* Start *
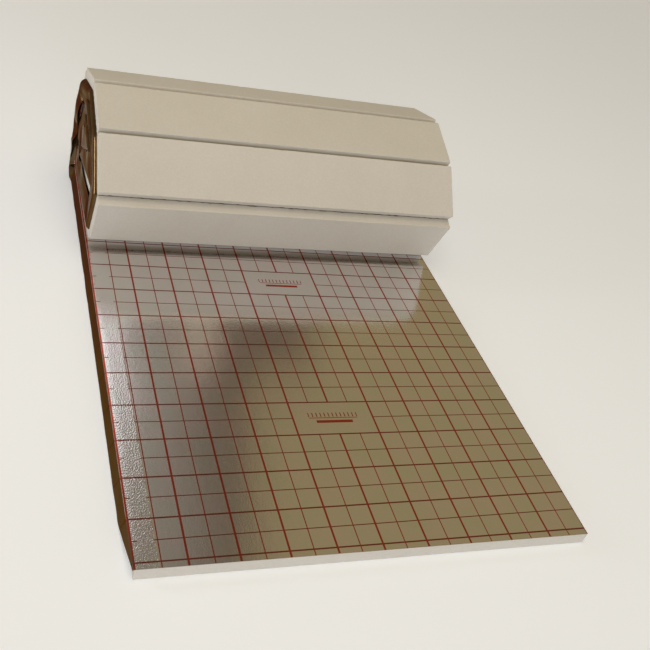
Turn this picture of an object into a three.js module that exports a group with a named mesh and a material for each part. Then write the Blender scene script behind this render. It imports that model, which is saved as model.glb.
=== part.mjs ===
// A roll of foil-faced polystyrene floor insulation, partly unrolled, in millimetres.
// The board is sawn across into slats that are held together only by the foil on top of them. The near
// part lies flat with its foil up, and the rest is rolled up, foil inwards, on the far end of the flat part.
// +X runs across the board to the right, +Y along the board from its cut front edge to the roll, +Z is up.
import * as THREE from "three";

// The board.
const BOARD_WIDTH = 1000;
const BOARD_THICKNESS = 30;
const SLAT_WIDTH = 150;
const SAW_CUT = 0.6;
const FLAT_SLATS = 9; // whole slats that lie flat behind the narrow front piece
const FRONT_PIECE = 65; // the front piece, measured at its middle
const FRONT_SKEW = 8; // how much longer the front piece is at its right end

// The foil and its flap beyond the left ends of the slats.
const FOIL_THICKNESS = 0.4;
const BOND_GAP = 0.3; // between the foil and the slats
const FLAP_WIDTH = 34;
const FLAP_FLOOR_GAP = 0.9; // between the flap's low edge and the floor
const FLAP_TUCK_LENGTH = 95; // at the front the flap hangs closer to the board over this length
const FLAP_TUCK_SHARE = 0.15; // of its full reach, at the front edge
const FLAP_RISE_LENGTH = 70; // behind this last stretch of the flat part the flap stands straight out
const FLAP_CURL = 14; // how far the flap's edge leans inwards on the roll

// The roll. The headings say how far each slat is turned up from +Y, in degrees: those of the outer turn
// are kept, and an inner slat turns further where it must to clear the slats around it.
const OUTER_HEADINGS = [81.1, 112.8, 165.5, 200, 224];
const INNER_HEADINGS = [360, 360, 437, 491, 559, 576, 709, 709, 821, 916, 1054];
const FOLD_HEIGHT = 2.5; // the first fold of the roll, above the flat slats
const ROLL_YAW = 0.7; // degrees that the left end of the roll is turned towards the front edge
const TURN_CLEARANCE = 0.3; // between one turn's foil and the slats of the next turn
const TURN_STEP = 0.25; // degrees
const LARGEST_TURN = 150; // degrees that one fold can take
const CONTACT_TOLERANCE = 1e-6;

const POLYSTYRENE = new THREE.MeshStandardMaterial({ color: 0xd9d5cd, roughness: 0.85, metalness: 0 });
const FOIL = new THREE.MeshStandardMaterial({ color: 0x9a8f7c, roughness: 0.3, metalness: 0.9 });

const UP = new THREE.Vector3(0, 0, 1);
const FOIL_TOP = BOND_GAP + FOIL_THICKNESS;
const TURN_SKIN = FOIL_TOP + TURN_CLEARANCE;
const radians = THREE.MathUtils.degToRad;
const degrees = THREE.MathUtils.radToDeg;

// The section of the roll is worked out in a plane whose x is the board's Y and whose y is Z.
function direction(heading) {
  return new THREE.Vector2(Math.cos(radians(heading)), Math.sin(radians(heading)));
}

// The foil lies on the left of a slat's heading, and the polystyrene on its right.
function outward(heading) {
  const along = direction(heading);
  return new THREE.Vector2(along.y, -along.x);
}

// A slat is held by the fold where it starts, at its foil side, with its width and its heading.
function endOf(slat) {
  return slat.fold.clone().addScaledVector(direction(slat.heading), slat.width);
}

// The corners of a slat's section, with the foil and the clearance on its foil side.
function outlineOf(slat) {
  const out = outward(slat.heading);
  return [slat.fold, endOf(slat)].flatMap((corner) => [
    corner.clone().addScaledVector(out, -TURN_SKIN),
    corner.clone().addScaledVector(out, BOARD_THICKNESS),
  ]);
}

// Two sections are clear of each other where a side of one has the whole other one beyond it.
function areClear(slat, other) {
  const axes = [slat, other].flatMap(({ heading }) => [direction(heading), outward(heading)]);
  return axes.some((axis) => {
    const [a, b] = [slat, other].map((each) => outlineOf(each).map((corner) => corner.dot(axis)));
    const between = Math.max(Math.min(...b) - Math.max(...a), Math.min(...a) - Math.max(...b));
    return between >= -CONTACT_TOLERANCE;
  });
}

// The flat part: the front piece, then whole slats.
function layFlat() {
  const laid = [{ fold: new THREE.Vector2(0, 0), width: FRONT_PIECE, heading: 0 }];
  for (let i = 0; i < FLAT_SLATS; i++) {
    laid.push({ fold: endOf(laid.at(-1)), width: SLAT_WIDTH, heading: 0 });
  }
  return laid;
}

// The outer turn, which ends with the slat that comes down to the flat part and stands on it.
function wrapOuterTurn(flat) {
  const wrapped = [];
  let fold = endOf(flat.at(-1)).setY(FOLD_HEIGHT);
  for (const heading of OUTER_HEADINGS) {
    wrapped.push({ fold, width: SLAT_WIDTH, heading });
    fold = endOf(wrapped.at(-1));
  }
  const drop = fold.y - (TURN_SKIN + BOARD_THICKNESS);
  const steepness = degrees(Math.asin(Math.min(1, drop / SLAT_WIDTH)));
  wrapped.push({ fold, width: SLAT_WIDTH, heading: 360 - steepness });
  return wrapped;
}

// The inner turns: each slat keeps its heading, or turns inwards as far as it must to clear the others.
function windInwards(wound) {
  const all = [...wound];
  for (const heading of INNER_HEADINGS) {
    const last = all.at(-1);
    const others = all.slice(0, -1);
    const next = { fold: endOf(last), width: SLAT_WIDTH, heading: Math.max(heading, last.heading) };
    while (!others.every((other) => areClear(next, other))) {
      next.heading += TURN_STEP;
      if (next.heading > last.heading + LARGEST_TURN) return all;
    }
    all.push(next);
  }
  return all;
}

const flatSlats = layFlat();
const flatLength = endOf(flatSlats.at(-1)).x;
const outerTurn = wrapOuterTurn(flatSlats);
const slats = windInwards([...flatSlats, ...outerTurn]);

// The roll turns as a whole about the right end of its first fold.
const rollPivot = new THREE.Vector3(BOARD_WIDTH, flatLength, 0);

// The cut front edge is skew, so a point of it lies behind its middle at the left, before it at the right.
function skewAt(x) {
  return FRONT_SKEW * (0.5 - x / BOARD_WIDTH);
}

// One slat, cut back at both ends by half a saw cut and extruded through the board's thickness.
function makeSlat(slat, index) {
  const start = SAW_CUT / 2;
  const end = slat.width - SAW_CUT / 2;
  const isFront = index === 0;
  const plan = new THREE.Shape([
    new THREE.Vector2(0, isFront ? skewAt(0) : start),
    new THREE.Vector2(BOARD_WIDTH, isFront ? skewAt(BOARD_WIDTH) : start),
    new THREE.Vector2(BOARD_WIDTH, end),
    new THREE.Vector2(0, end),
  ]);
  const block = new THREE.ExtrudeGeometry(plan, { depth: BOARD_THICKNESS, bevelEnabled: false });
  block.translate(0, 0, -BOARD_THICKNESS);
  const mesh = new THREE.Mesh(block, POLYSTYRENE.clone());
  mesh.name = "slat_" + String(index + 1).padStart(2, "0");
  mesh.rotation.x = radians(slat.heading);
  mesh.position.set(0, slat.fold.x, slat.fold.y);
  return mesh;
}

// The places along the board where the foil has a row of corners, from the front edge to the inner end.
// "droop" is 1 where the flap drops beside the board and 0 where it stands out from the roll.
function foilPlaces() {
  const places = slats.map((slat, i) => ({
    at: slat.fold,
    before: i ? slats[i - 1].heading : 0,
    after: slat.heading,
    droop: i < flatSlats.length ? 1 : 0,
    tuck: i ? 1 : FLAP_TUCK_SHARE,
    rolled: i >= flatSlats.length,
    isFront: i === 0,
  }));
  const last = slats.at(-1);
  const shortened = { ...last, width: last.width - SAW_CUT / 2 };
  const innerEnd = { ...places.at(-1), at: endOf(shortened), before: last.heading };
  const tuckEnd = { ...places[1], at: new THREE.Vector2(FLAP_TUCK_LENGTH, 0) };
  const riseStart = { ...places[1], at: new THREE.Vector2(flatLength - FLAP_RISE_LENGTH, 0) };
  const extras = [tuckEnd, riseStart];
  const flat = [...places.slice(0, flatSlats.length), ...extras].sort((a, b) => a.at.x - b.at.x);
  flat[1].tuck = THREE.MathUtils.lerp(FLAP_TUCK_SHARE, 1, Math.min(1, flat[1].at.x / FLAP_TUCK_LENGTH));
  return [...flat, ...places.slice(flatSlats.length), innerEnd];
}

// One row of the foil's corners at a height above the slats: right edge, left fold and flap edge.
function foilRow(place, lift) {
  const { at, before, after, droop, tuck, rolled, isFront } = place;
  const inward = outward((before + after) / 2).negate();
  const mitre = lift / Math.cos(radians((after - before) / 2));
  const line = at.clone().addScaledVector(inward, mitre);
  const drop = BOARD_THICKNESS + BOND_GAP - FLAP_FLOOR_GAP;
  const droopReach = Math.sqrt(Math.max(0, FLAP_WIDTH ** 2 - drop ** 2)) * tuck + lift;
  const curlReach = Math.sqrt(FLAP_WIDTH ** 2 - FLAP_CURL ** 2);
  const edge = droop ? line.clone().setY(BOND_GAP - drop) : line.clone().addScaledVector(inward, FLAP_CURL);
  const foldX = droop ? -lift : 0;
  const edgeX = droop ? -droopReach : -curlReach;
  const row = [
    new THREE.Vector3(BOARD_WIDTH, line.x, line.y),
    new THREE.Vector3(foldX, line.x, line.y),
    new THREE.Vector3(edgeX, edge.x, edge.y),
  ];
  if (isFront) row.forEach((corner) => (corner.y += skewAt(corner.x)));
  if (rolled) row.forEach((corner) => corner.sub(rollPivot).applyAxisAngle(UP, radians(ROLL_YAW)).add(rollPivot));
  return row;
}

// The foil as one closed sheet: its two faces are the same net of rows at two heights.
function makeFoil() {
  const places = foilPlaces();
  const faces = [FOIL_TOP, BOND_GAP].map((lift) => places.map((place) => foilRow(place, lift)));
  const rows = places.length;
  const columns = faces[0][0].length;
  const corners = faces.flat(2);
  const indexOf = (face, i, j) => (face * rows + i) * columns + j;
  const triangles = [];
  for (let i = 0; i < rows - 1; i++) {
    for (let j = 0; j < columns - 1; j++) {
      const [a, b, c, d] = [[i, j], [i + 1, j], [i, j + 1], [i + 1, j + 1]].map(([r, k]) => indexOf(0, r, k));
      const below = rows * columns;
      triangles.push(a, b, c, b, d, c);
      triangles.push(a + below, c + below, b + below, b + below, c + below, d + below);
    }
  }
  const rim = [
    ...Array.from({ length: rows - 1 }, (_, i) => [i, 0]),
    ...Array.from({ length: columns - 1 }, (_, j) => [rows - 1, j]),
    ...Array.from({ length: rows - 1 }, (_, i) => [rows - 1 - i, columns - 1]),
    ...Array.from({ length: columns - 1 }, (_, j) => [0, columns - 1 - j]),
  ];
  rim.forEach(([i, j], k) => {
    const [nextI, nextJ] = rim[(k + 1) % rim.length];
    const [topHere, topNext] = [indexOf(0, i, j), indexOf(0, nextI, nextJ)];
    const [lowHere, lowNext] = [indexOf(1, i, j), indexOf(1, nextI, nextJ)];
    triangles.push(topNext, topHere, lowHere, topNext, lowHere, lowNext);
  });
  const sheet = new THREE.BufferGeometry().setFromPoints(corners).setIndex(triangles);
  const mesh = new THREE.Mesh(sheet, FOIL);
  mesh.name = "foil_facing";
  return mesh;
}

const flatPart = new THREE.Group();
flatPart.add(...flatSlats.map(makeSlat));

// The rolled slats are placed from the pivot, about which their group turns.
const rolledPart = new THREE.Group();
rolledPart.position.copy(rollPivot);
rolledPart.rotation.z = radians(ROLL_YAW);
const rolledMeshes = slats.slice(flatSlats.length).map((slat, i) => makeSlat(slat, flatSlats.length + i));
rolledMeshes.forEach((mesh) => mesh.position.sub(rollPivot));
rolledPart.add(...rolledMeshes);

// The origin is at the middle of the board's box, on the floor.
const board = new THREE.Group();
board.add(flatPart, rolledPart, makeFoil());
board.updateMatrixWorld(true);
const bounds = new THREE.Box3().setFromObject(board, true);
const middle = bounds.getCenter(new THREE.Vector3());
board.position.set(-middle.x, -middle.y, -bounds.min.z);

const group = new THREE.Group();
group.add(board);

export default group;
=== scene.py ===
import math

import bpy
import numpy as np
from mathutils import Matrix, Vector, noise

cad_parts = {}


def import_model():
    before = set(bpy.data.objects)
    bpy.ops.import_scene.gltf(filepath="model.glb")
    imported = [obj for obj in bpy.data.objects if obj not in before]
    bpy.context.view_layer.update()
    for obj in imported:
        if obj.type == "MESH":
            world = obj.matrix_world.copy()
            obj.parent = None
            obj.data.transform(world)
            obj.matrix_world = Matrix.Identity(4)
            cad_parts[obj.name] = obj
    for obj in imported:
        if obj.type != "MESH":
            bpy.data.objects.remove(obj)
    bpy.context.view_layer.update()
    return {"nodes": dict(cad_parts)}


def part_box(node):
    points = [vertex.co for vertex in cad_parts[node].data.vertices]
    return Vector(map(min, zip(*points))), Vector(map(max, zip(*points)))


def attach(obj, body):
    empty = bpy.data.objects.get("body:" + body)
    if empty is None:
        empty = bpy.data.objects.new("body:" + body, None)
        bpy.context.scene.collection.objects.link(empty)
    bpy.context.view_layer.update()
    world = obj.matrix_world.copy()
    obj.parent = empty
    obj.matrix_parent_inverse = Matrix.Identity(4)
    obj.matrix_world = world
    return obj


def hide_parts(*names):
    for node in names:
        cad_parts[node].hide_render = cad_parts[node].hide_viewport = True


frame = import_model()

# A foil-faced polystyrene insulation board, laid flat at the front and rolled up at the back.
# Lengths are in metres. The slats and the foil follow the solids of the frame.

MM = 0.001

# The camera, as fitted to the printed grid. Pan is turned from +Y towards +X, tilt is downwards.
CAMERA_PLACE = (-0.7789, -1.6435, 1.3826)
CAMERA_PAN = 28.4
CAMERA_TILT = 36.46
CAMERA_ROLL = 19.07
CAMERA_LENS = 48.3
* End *
§ EXERCISE PROMPT
Using the data above, extract exactly the lines from the one that holds "on the floor." to the one that holds "obj.parent = None", both ends included, and no others.

§ WRITTEN ANSWER
// The origin is at the middle of the board's box, on the floor.
const board = new THREE.Group();
board.add(flatPart, rolledPart, makeFoil());
board.updateMatrixWorld(true);
const bounds = new THREE.Box3().setFromObject(board, true);
const middle = bounds.getCenter(new THREE.Vector3());
board.position.set(-middle.x, -middle.y, -bounds.min.z);

const group = new THREE.Group();
group.add(board);

export default group;
=== scene.py ===
import math

import bpy
import numpy as np
from mathutils import Matrix, Vector, noise

cad_parts = {}


def import_model():
    before = set(bpy.data.objects)
    bpy.ops.import_scene.gltf(filepath="model.glb")
    imported = [obj for obj in bpy.data.objects if obj not in before]
    bpy.context.view_layer.update()
    for obj in imported:
        if obj.type == "MESH":
            world = obj.matrix_world.copy()
            obj.parent = None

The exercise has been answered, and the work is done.